Now, I recognize the thinking in using the Rings as one of the major components in the assembly of the dice pools and subsequent steps of checks, but the survey questions with their focus on approaches and especially the proportion of checks made using Rings other than a character's highest made me wonder whether this incarnation of Legend of the Five Rings might not actually benefit from dropping Rings as numeric traits altogether.
Through Stances, Approaches and Opportunities the Rings are a central part of each and every check made in the game. The choice of Ring is highly meaningfull both narratively and on a more purely mechanics level. Yet, in the current system, this choice is being confounded with the raw impact on number or dice rolled (and kept) and thus the probability of generating results. On the one hand, this could be seen as further enhancing the meaningfulness of the choices involved, by introducing an additional element of risk and a need to weigh the chance of success versus, e.g., the available options to spend Opportunities on. On the other hand, and this is were I am coming from here, this can also be seen as taking away from the inherent meaningfulness of the choice by having the yes or no nature of basic success overlay otherwise equally interesting options.

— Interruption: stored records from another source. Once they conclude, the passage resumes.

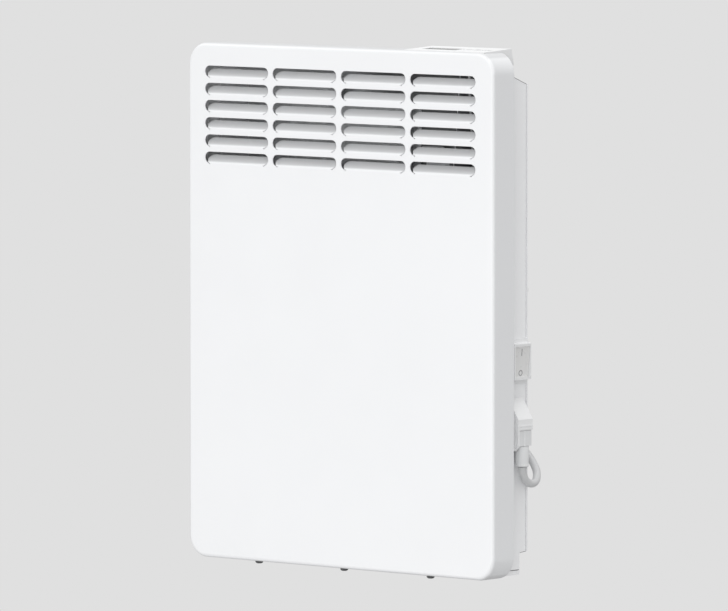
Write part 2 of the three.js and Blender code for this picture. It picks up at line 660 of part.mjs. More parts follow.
function rearCasing() {
  const coverGap = COVER_SHEET + LEDGE_GAP;
  const shell = alongX(casingProfile(0, 0), -CASING_X, CASING_X);
  const lipX = CASING_X + CASING_REAR_LIP;
  const rearLip = blockAt([-lipX, lipX], [CASING_REAR, CASING_DEPTH], [CASING_STEP_Z, CASING_ROOF_Z]);
  const hollow = alongX(casingProfile(CASING_SHEET, 2), -CASING_INNER_X, CASING_INNER_X);
  const sheet = roundedRect(-WIDTH / 2 + coverGap, WIDTH / 2 - coverGap, -HEIGHT / 2 + coverGap,
    HEIGHT / 2 - coverGap, COVER_CORNER - coverGap);
  const ledgeYs = [depthToY(LEDGE_DEPTH), depthToY(LEDGE_DEPTH + CASING_SHEET)];
  const ledge = cut(alongY(sheet, ...ledgeYs, 8),
    block([-WIDTH, WIDTH], [-DEPTH, 0], [-HEIGHT, CASING_BOTTOM_Z]),
    blockAt([CONTROL_LEFT - 1, CONTROL_RIGHT + 1], [0, DEPTH], [CARRIER_Z - GAP, HEIGHT]));
  const hookSlots = [-1, 1].map((side) => {
    const x = side * HOOK_SPACING;
    const reach = HOOK_WIDTH / 2 + HOOK_SIDE_GAP;
    return blockAt([x - reach, x + reach], [CASING_REAR - CASING_SHEET, CASING_DEPTH + CASING_SHEET],
      [HOOK_Z + GAP - HOOK_TIP - HOOK_DROP_ROOM, HOOK_Z + GAP]);
  });
  const switchHole = blockAt([CASING_INNER_X - 1, CASING_X + 1],
    [SWITCH_DEPTH - SWITCH_BODY_WIDTH / 2 - GAP, SWITCH_DEPTH + SWITCH_BODY_WIDTH / 2 + GAP],
    [SWITCH_Z - SWITCH_BODY_HEIGHT / 2 - GAP, SWITCH_Z + SWITCH_BODY_HEIGHT / 2 + GAP]);
  const leadHole = rod('x', CORD_RADIUS + DUCT_CLEARANCE, 3 * CASING_SHEET,
    [CASING_INNER_X - CASING_SHEET, depthToY(RELIEF_DEPTH), LEAD_HOLE_Z]);
  return cut(join(shell, rearLip, ledge), hollow, ...hookSlots, switchHole, leadHole, cableHole());
}

// For the display's cable: through the casing's roof and the floor of the control carrier.
function cableHole() {
  const start = roofZ(CABLE_HOLE_DEPTH) - 4;
  return rod('z', CABLE_HOLE_RADIUS, DISPLAY_BOARD_Z - start,
    [CABLE_HOLE_X, depthToY(CABLE_HOLE_DEPTH), start], 16);
}

function inletTray() {
  const xs = [-CASING_X, CASING_X];
  const outer = blockAt(xs, [INLET_FRONT_DEPTH, CASING_STEP_DEPTH],
    [INLET_FLOOR_Z, INLET_FLOOR_Z + INLET_RIM]);
  const hollow = blockAt(xs.map((x) => x - Math.sign(x) * CASING_SHEET),
    [INLET_FRONT_DEPTH + CASING_SHEET, CASING_STEP_DEPTH - CASING_SHEET],
    [INLET_FLOOR_Z + CASING_SHEET, INLET_FLOOR_Z + INLET_RIM + 1]);
  const openings = [];
  const reach = CASING_X - INLET_SIDE_BAR;
  const half = Math.floor(reach / INLET_SLOT_PITCH);
  for (let i = -half; i <= half; i++) {
    const x = i * INLET_SLOT_PITCH;
    openings.push(blockAt([x - INLET_SLOT_WIDTH / 2, x + INLET_SLOT_WIDTH / 2],
      [COVER_FLANGE + INLET_FRONT_BAR, CASING_STEP_DEPTH - INLET_REAR_BAR],
      [INLET_FLOOR_Z - 1, INLET_FLOOR_Z + CASING_SHEET + 1]));
  }
  const screwHoles = screwPlaces().map((x) => rod('z', SCREW_SHANK_RADIUS + SCREW_HOLE_GAP,
    3 * CASING_SHEET, [x, depthToY(SCREW_DEPTH), INLET_FLOOR_Z - CASING_SHEET], 12));
  return cut(outer, hollow, ...openings, ...screwHoles);
}

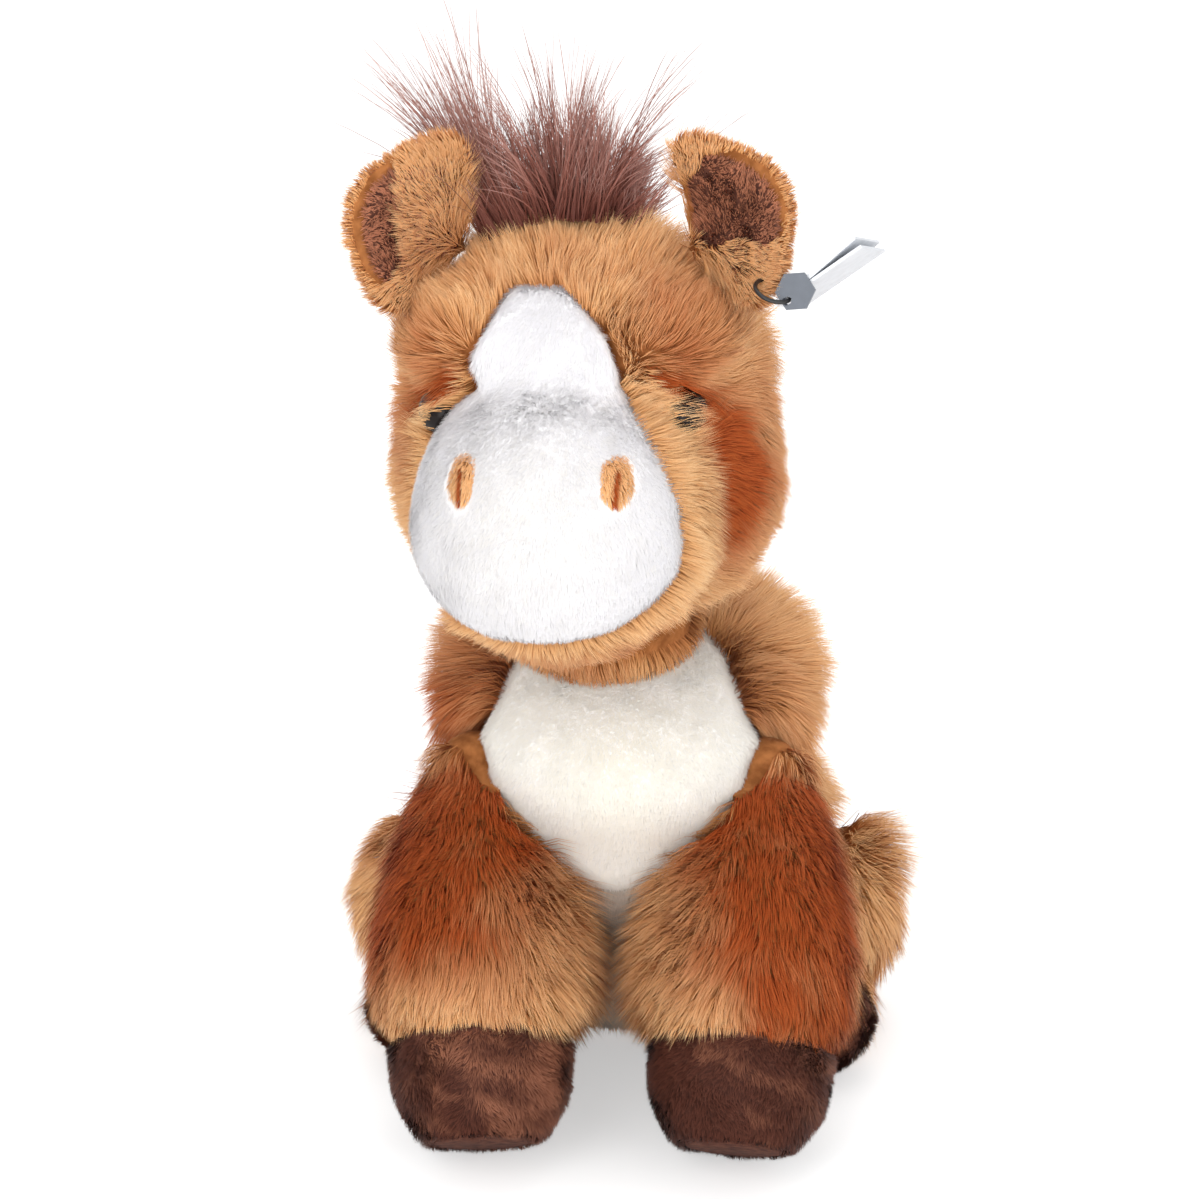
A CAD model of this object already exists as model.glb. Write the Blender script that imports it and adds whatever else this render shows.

So, if we restrict Rings to just determining what you can do (e.g., the effect of Stances, the questions asked during Assessment, what you can spend Opportunities on, which checks your Anxieties trigger on, ...), the obvious question is how to determine dice pools and kept dice instead. If we want to continue using both black and white dice and a roll and keep mechanic, we need some other numeric trait to take the place of the (now non-numeric) Rings. School Rank seems like an obvious choice for me, or, if you wish to keep check results closer to what they currently are, School Rank +1 might be a slightly better fit, at least for characters straight out of character generation.
There are some more things this could potentially enable as well, but that is the basic gist of it.